Further, the threshold for the imposition of the millionaire’s tax has been lowered from income over $5 million to income over $1 million. As of 1/1/2020, individuals subject to the New Jersey Gross Income Tax and earning more than $1 million are subject to tax at the rate of 10.75 percent.
Even with these rate increases and an expansion of the income base for the millionaire’s tax, New Jersey still needs to borrow a significant amount of money to fund its budget. Clearly, New Jersey recognizes that it cannot raise all of the revenue needed for FY 2020-2021 through the expansion of the tax base or tax rate increases alone and has opted for a hybrid approach of tax and debt to fund the deficit.

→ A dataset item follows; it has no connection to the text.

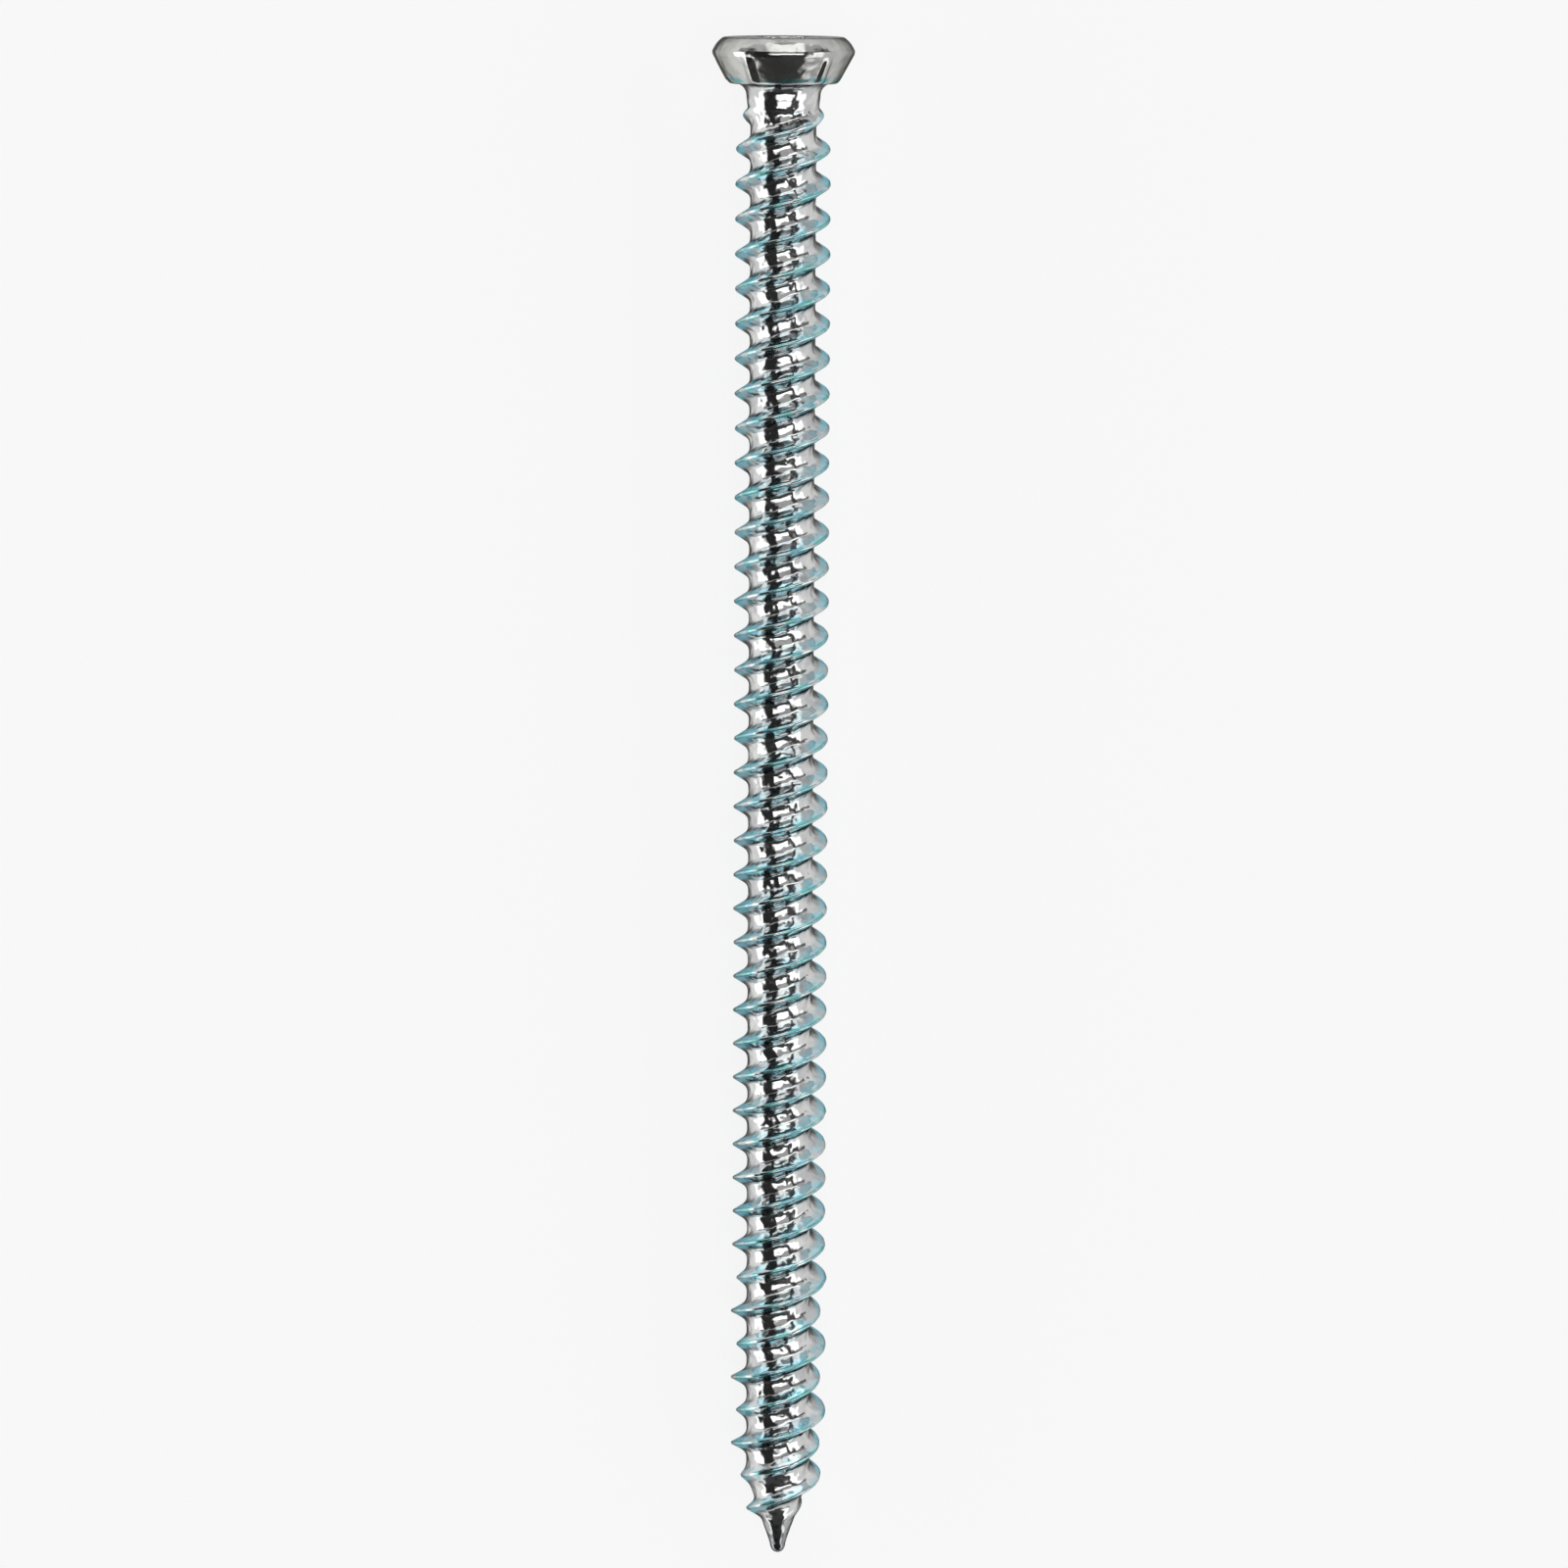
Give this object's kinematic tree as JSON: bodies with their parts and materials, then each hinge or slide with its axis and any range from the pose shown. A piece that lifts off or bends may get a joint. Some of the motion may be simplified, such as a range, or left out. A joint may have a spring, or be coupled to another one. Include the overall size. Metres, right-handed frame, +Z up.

New Jersey is representative of what most states have encountered with regard to fiscal operations for the year ending 6/30/2020. Some states may have deficits that are smaller, while others will experience substantially larger deficits. In the end, many will likely need to adopt similar approaches to funding state operations.
I believe that we will begin to see states enacting broader tax measures to raise the revenue needed to fund operating expenses. Depending on the severity of the state budget deficit and the respective industries relied upon to produce the revenue necessary to fund operations, it is likely that businesses and individuals could see not only higher tax rates, but also new taxes. For example, states that rely heavily on the tourism industry, and the sales tax they generate, will likely take longer to experience an economic rebound and may have to rely upon new taxes to generate needed revenue.
We will continue to keep you posted as new state and local tax developments arise, but in the meantime, it seems fair to say that given the cash crunch most states are facing, take steps now to prepare for a larger tax bill on the horizon.